▶ DATA EXTRACT:
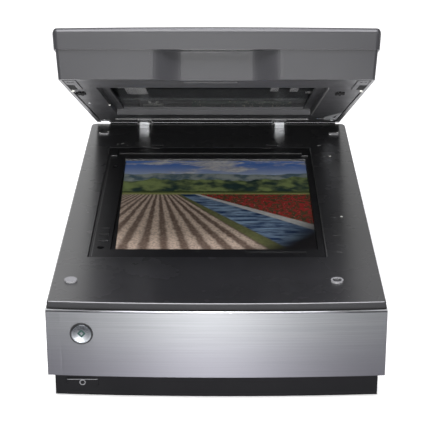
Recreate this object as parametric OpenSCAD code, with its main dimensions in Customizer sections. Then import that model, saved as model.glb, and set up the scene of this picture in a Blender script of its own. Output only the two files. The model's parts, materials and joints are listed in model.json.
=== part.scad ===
// Flatbed film scanner with a hinged transparency unit in its cover.
// Millimetres, +Z up, front towards -Y. The origin lies on the table, under the middle
// of the whole scanner as it stands with its cover open.

/* [Base] */
// Width of the base
base_w = 309; // [304:1:316]
// Depth of the base, measured at its sides
base_d = 498; // [492:1:506]
// Height of the top of the base above the table
base_h = 99; // [97:1:104]
// How far each side leans out at the front corners, and in at the rear ones
base_taper = 1.2; // [0:0.1:3]
// How far the front bulges forward in its middle
front_bow = 5; // [3:0.5:7]
// How far the middle of the base lies in front of the origin
base_ahead = 9; // [6:1:12]
// Thickness of the case walls
case_wall = 2.6; // [2:0.2:3.2]
// Thickness of the top plate round the glass
deck_t = 3; // [2.6:0.2:3.6]
// Radius of the rear corners seen from above
corner_r = 8; // [5:1:12]
// Radius of the front corners seen from above
nose_r = 3; // [2:0.5:5]
// How far the band round the top stands back from the sides and the front
band_in = 1.3; // [0:0.1:2]
// Radius of the rounded edge round the top
deck_edge = 1.6; // [0.8:0.2:2.4]
// Height of the seam between the lower and the upper case
seam_z = 24.3; // [22:0.5:28]
// How far the plinth stands back at the sides
plinth_side = 5.9; // [4:0.1:7]
// How far the plinth stands back at the front
plinth_front = 6; // [5:0.5:8]
// Height of the rubber feet
foot_h = 1.4; // [1:0.2:4]
// Radius of the rubber feet
foot_r = 9; // [7:0.5:11]

/* [Front panel and buttons] */
// Thickness of the front panel
panel_t = 3; // [2.4:0.2:3.6]
// Height of the dark edge band above the panel
band_h = 7.8; // [6:0.4:10]
// Radius of the start button
start_r = 9.4; // [8:0.2:11]
// Width of the ring round the start button
bezel_w = 1.3; // [1:0.1:2]
// Distance of the start button from the left side
start_in = 31.2; // [26:0.2:36]
// Distance of the start button below the top of the base
start_down = 31.2; // [26:0.2:40]
// Travel of the start button
start_travel = 1.2; // [0.8:0.1:1.8]
// Width of the power button
power_w = 29; // [24:1:34]
// Height of the power button
power_h = 6.4; // [5:0.2:8]
// Travel of the power button
power_travel = 1; // [0.6:0.1:1.4]

/* [Document table] */
// Width of the window in the top plate
window_w = 230; // [226:1:236]
// Length of the window in the top plate
window_l = 310; // [292:1:316]
// Distance of the window from the front corners
window_front = 101; // [96:1:108]
// How far the middle of the window lies left of the middle
window_left = 9.5; // [8:0.5:11]
// Thickness of the document glass
glass_t = 3; // [2.4:0.2:3.6]
// How far the glass reaches under the top plate
glass_lap = 6; // [5:0.5:14]
// Thickness of the seal between the glass and the top plate
seal_t = 0.5; // [0.4:0.1:0.8]
// Width of the film or print
film_w = 203; // [198:1:206]
// Length of the film or print
film_l = 254; // [248:1:258]
// Thickness of the film or print
film_t = 0.3; // [0.2:0.1:0.6]
// Thickness of the film guide
guide_t = 2.7; // [2.2:0.1:3]
// Width of the right bar of the film guide
guide_right = 6.5; // [5.5:0.5:9]
// Width of the front bar of the film guide
guide_front = 20; // [16:1:22]

/* [Scan carriage] */
// Length of the carriage along its travel
car_l = 90; // [80:2:100]
// Height of the carriage
car_h = 52; // [44:2:54]
// Height of the carriage floor above the table
car_z = 30; // [29:0.5:33]
// Travel of the carriage
scan_travel = 310; // [290:2:316]
// Gap between the carriage at home and the rear of the base
car_rear = 29; // [26:1:34]
// Distance of the belt drive from the front corners of the base
drive_in = 38; // [34:1:44]
// Radius of the guide rod
rod_r = 4; // [3:0.5:5]
// Radial running clearance of shafts in their bores
run_fit = 0.06; // [0.04:0.01:0.08]
// Radius of the belt pulleys
pulley_r = 7; // [6:0.5:8]
// Thickness of the belt
belt_t = 1.2; // [1:0.1:1.4]
// Width of the belt
belt_w = 5; // [4:0.5:6]
// Free gap between the belt and what runs beside it
belt_gap = 0.3; // [0.25:0.05:0.4]

/* [Gears] */
// Gear module
gear_m = 0.8; // [0.7:0.05:0.9]
// Teeth of the belt drive gears
gear_teeth = 40; // [36:4:44]
// Teeth of the motor pinions
pinion_teeth = 10; // [9:1:11]
// Thickness of the gears
gear_t = 3; // [2.4:0.2:3.6]

/* [Hinge] */
// Distance of the hinge axis from the rear of the base
hinge_in = 3; // [2.5:0.25:3.5]
// Height of the hinge axis above the top of the base
hinge_rise = 5.5; // [5.25:0.25:6]
// Places of the two hinge posts across the base
post_left = -88; // [-92:1:-84]
post_right = 73; // [69:1:77]
// Width of a hinge post
post_w = 11; // [9:0.5:12]
// Depth of a hinge post
post_d = 9; // [8:0.5:10]
// Length of a hinge post that stays in its socket when it is lifted
post_hold = 30; // [24:1:34]
// Radius of the hinge pins
pin_r = 2; // [1.5:0.25:2.25]
// How far the posts lift in their sockets
post_lift = 20; // [12:1:24]

/* [Cover] */
// Opening angle of the cover at rest
lid_open = 23.7; // [0:0.1:60]
// Width of the cover across its upper band
lid_w = 296.8; // [288:0.2:300]
// Width of the cover at the front of its rim
rim_w = 285.6; // [282:0.2:288]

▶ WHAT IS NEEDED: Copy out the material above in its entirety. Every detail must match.

▶ TASK SOLUTION:
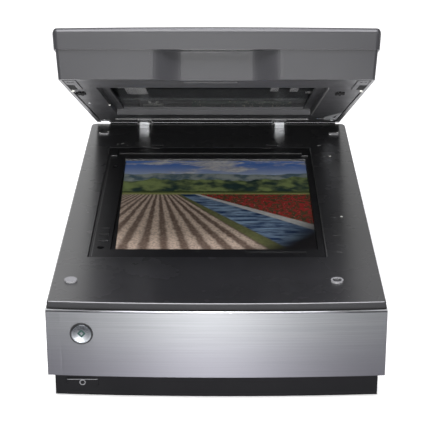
Recreate this object as parametric OpenSCAD code, with its main dimensions in Customizer sections. Then import that model, saved as model.glb, and set up the scene of this picture in a Blender script of its own. Output only the two files. The model's parts, materials and joints are listed in model.json.
=== part.scad ===
// Flatbed film scanner with a hinged transparency unit in its cover.
// Millimetres, +Z up, front towards -Y. The origin lies on the table, under the middle
// of the whole scanner as it stands with its cover open.

/* [Base] */
// Width of the base
base_w = 309; // [304:1:316]
// Depth of the base, measured at its sides
base_d = 498; // [492:1:506]
// Height of the top of the base above the table
base_h = 99; // [97:1:104]
// How far each side leans out at the front corners, and in at the rear ones
base_taper = 1.2; // [0:0.1:3]
// How far the front bulges forward in its middle
front_bow = 5; // [3:0.5:7]
// How far the middle of the base lies in front of the origin
base_ahead = 9; // [6:1:12]
// Thickness of the case walls
case_wall = 2.6; // [2:0.2:3.2]
// Thickness of the top plate round the glass
deck_t = 3; // [2.6:0.2:3.6]
// Radius of the rear corners seen from above
corner_r = 8; // [5:1:12]
// Radius of the front corners seen from above
nose_r = 3; // [2:0.5:5]
// How far the band round the top stands back from the sides and the front
band_in = 1.3; // [0:0.1:2]
// Radius of the rounded edge round the top
deck_edge = 1.6; // [0.8:0.2:2.4]
// Height of the seam between the lower and the upper case
seam_z = 24.3; // [22:0.5:28]
// How far the plinth stands back at the sides
plinth_side = 5.9; // [4:0.1:7]
// How far the plinth stands back at the front
plinth_front = 6; // [5:0.5:8]
// Height of the rubber feet
foot_h = 1.4; // [1:0.2:4]
// Radius of the rubber feet
foot_r = 9; // [7:0.5:11]

/* [Front panel and buttons] */
// Thickness of the front panel
panel_t = 3; // [2.4:0.2:3.6]
// Height of the dark edge band above the panel
band_h = 7.8; // [6:0.4:10]
// Radius of the start button
start_r = 9.4; // [8:0.2:11]
// Width of the ring round the start button
bezel_w = 1.3; // [1:0.1:2]
// Distance of the start button from the left side
start_in = 31.2; // [26:0.2:36]
// Distance of the start button below the top of the base
start_down = 31.2; // [26:0.2:40]
// Travel of the start button
start_travel = 1.2; // [0.8:0.1:1.8]
// Width of the power button
power_w = 29; // [24:1:34]
// Height of the power button
power_h = 6.4; // [5:0.2:8]
// Travel of the power button
power_travel = 1; // [0.6:0.1:1.4]

/* [Document table] */
// Width of the window in the top plate
window_w = 230; // [226:1:236]
// Length of the window in the top plate
window_l = 310; // [292:1:316]
// Distance of the window from the front corners
window_front = 101; // [96:1:108]
// How far the middle of the window lies left of the middle
window_left = 9.5; // [8:0.5:11]
// Thickness of the document glass
glass_t = 3; // [2.4:0.2:3.6]
// How far the glass reaches under the top plate
glass_lap = 6; // [5:0.5:14]
// Thickness of the seal between the glass and the top plate
seal_t = 0.5; // [0.4:0.1:0.8]
// Width of the film or print
film_w = 203; // [198:1:206]
// Length of the film or print
film_l = 254; // [248:1:258]
// Thickness of the film or print
film_t = 0.3; // [0.2:0.1:0.6]
// Thickness of the film guide
guide_t = 2.7; // [2.2:0.1:3]
// Width of the right bar of the film guide
guide_right = 6.5; // [5.5:0.5:9]
// Width of the front bar of the film guide
guide_front = 20; // [16:1:22]

/* [Scan carriage] */
// Length of the carriage along its travel
car_l = 90; // [80:2:100]
// Height of the carriage
car_h = 52; // [44:2:54]
// Height of the carriage floor above the table
car_z = 30; // [29:0.5:33]
// Travel of the carriage
scan_travel = 310; // [290:2:316]
// Gap between the carriage at home and the rear of the base
car_rear = 29; // [26:1:34]
// Distance of the belt drive from the front corners of the base
drive_in = 38; // [34:1:44]
// Radius of the guide rod
rod_r = 4; // [3:0.5:5]
// Radial running clearance of shafts in their bores
run_fit = 0.06; // [0.04:0.01:0.08]
// Radius of the belt pulleys
pulley_r = 7; // [6:0.5:8]
// Thickness of the belt
belt_t = 1.2; // [1:0.1:1.4]
// Width of the belt
belt_w = 5; // [4:0.5:6]
// Free gap between the belt and what runs beside it
belt_gap = 0.3; // [0.25:0.05:0.4]

/* [Gears] */
// Gear module
gear_m = 0.8; // [0.7:0.05:0.9]
// Teeth of the belt drive gears
gear_teeth = 40; // [36:4:44]
// Teeth of the motor pinions
pinion_teeth = 10; // [9:1:11]
// Thickness of the gears
gear_t = 3; // [2.4:0.2:3.6]

/* [Hinge] */
// Distance of the hinge axis from the rear of the base
hinge_in = 3; // [2.5:0.25:3.5]
// Height of the hinge axis above the top of the base
hinge_rise = 5.5; // [5.25:0.25:6]
// Places of the two hinge posts across the base
post_left = -88; // [-92:1:-84]
post_right = 73; // [69:1:77]
// Width of a hinge post
post_w = 11; // [9:0.5:12]
// Depth of a hinge post
post_d = 9; // [8:0.5:10]
// Length of a hinge post that stays in its socket when it is lifted
post_hold = 30; // [24:1:34]
// Radius of the hinge pins
pin_r = 2; // [1.5:0.25:2.25]
// How far the posts lift in their sockets
post_lift = 20; // [12:1:24]

/* [Cover] */
// Opening angle of the cover at rest
lid_open = 23.7; // [0:0.1:60]
// Width of the cover across its upper band
lid_w = 296.8; // [288:0.2:300]
// Width of the cover at the front of its rim
rim_w = 285.6; // [282:0.2:288]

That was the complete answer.